Slowly, I learned how to bond with this puppy. I remember a particularly frustrating day which I’m sure involved multiple accidents, terrorizing kitties, destroyed toys, and general exhaustion. I wanted nothing more to do with her, but instead of simply going to bed, I laid down on the floor next to her crate and watched her finally fall asleep. She was a baby after all and was learning her way around this new environment. That moment of calm in the chaos of those first few weeks stands out as the moment I truly fell in love with her.
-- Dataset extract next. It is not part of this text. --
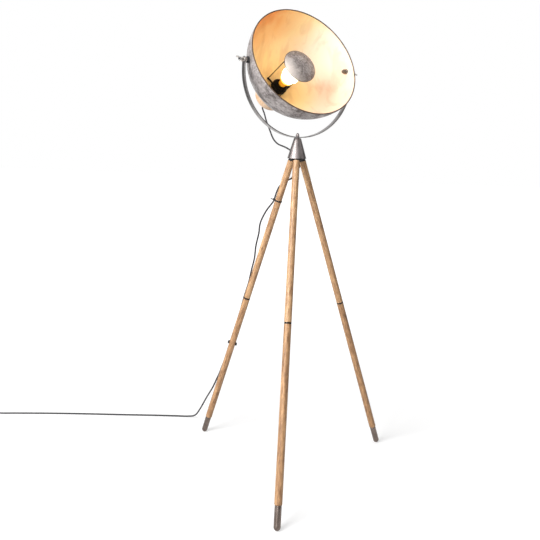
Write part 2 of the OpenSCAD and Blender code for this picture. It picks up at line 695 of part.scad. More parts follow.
module switch_base() {
  color(dark_c) on_switch() difference() {
    union() {
      stadium(switch_l - 12, switch_w, 11);
      translate([-switch_l / 2, 0, gland_z]) rotate([0, 90, 0]) cylinder(r1 = 4.2, r2 = 7, h = 14);
      translate([switch_l / 2 - 14, 0, gland_z]) rotate([0, 90, 0]) cylinder(r1 = 7, r2 = 4.2, h = 14);
    }
    translate([0, 0, 2.5]) stadium(switch_l - 26, switch_w - 6, 12);
    gland_bores();
  }
}
module switch_cover() {
  color(dark_c) on_switch() difference() {
    union() {
      translate([0, 0, 11 + seat_gap]) stadium(switch_l - 12, switch_w, 5);
      translate([0, 0, 15.9]) stadium(switch_l - 18, switch_w - 6, 4);
    }
    translate([0, 0, 10]) stadium(switch_l - 26, switch_w - 8, 7.5);
    translate([0, 0, 10]) cylinder(r = 11.06, h = 20);
    // the glands stand a little higher than the base
    for (side = [-1, 1]) scale([side, 1, 1]) translate([switch_l / 2 - 14, 0, gland_z]) rotate([0, 90, 0])
      cylinder(r = 7.2, h = 20);
  }
}
module switch_button() {
  color(dark_c) on_switch() {
    translate([0, 0, 13]) cylinder(r = 11, h = 10);
    translate([0, 0, 22.9]) cylinder(r1 = 11, r2 = 9.5, h = 1.2);
    translate([0, 0, 13]) cylinder(r = 12.4, h = 2);
  }
}
spring_path = [for (i = [0 : 48]) [6 * cos(i * 30), 6 * sin(i * 30), 3.4 + 8.9 * i / 48]];
module switch_spring() {
  color(steel_c) on_switch() tube(spring_path, 0.5, 6, [0, 0, 1], [0, 1, 0.1], [0, 1, 0.1]);
}
module plug_body() {
  color(dark_c) on_plug() difference() {
    union() {
      rotate([0, 90, 0]) cylinder(r1 = cord_r + 1.2, r2 = 6, h = 22.1);
      translate([22, 0, -plug_z]) linear_extrude(2 * plug_z) polygon([
        [0, -7], [10, -12], [20, -17.5], [34, -17.5], [34, 17.5], [20, 17.5], [10, 12], [0, 7]]);
    }
    translate([-1, 0, 0]) rotate([0, 90, 0]) cylinder(r = cord_r - 0.5, h = 20);
    for (side = [-1, 1]) translate([46, side * pin_half_pitch, 0]) rotate([0, 90, 0]) cylinder(r = pin_shank_r + 0.05, h = 12);
  }
}
module plug_pins() {
  color(nickel_c) on_plug() for (side = [-1, 1]) translate([47, side * pin_half_pitch, 0]) rotate([0, 90, 0]) {
    cylinder(r = pin_shank_r, h = 9.1);
    translate([0, 0, 9 + seat_gap]) cylinder(r = pin_r, h = pin_len);
    translate([0, 0, 9 + seat_gap + pin_len]) cylinder(r1 = pin_r, r2 = 1.2, h = 1);
  }
}

hub_cone();
hub_block();
centre_bolt();
yoke_washers();
dome_nut();
hub_lock_nut();
leg_studs();
leg_collars();
upper_leg(leg_azimuths[0]);  // upper_leg_front
upper_leg(leg_azimuths[1]);  // upper_leg_left
upper_leg(leg_azimuths[2]);  // upper_leg_right
leg_joint_rings();
leg_joint_studs();
lower_leg(leg_azimuths[0]);  // lower_leg_front
lower_leg(leg_azimuths[1]);  // lower_leg_left
lower_leg(leg_azimuths[2]);  // lower_leg_right
foot(leg_azimuths[0]);  // foot_front
foot(leg_azimuths[1]);  // foot_left
foot(leg_azimuths[2]);  // foot_right
cable_tie();
cable_clip();
yoke();
shade();
rear_cap();
threaded_tube();
tube_nuts();
cord_grip();
stay_plate();
stay_rods();
reflector_dish();
lamp_holder();
bulb_glass();
bulb_base();
pivot_studs();
pivot_nuts();
pivot_washers();
pivot_pads();
wing_nut_left();
wing_nut_right();
cord_head_stretch();
cord_hub_stretch();
cord_leg_stretch();
cord_coil();
switch_base();
switch_cover();
switch_button();
switch_spring();
plug_body();
plug_pins();
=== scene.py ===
"""Tripod spotlight floor lamp: finishes, modelled pieces, cords, camera and light around the fixed frame."""

import json
import logging
import math
from dataclasses import dataclass
from enum import Enum
from typing import Any, Iterable, Sequence

import bpy
import numpy as np
from mathutils import Matrix, Vector

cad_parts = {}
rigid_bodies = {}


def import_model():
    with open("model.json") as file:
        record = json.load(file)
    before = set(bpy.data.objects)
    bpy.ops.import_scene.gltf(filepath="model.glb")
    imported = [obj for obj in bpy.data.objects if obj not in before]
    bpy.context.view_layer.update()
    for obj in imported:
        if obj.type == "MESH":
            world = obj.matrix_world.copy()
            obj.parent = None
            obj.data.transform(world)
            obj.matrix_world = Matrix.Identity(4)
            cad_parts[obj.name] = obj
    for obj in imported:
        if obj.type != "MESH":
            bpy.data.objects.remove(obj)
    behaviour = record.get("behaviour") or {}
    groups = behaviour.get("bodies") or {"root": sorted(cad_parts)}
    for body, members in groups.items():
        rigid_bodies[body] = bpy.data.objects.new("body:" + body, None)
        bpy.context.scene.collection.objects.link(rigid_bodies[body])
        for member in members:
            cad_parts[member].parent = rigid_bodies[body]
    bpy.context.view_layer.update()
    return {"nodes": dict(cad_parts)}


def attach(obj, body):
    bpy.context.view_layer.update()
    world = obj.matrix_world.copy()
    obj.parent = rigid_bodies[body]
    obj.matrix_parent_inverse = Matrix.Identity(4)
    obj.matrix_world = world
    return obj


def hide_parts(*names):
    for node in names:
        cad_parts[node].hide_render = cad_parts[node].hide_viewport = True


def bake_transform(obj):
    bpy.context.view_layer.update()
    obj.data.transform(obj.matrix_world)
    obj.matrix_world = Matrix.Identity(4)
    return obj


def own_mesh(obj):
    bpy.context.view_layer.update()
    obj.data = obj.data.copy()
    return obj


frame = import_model()

LOG = logging.getLogger("lamp")
MM = 0.001

# Sizes that several sub-assemblies share, in millimetres and degrees, as in the part's source
HUB_HEIGHT = 1000.0
LEG_TOP_RADIUS = 18.7
LEG_SPLAY = 18.783
LEG_RADIUS = 11.25
HEAD_YAW = 35.2
HEAD_TILT = 24.0
PIVOT_HEIGHT = 1304.5
CORD_DIAMETER = 5.5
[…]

Since those early days, Izzie has lived in four houses and three countries. She’s endured six plane rides, two additions to the family, and her mother’s excessive worrying about her. She paved the way for Soya and Ren to come into our lives. She transformed from an awkward puppy who ran like a rocking horse to a derpy dog who is somehow graceful and clumsy all at once. All she wants is someone to chase her, and still hasn’t quite figured out how to play fetch. She’s picky about her treats and her people. She’s long and lean and beautiful. And almost never lets me take a photo of her.
She’s also the closest thing I have to “my dog.” Soya and Ren are both 100% daddy’s babies, and the kitties are 100% mine, but Izzie is the closest to equality with her love and affection. She can be shy at first, but once she’s accepted you, she’ll never leave you alone. She’ll sit directly in front of you and demand pets by pawing at you until you comply. She’s a lovebug in her own particularly silly way. And she’s absolutely perfect.
Happy birthday, Izzie-fizz. Thanks for being our girlie.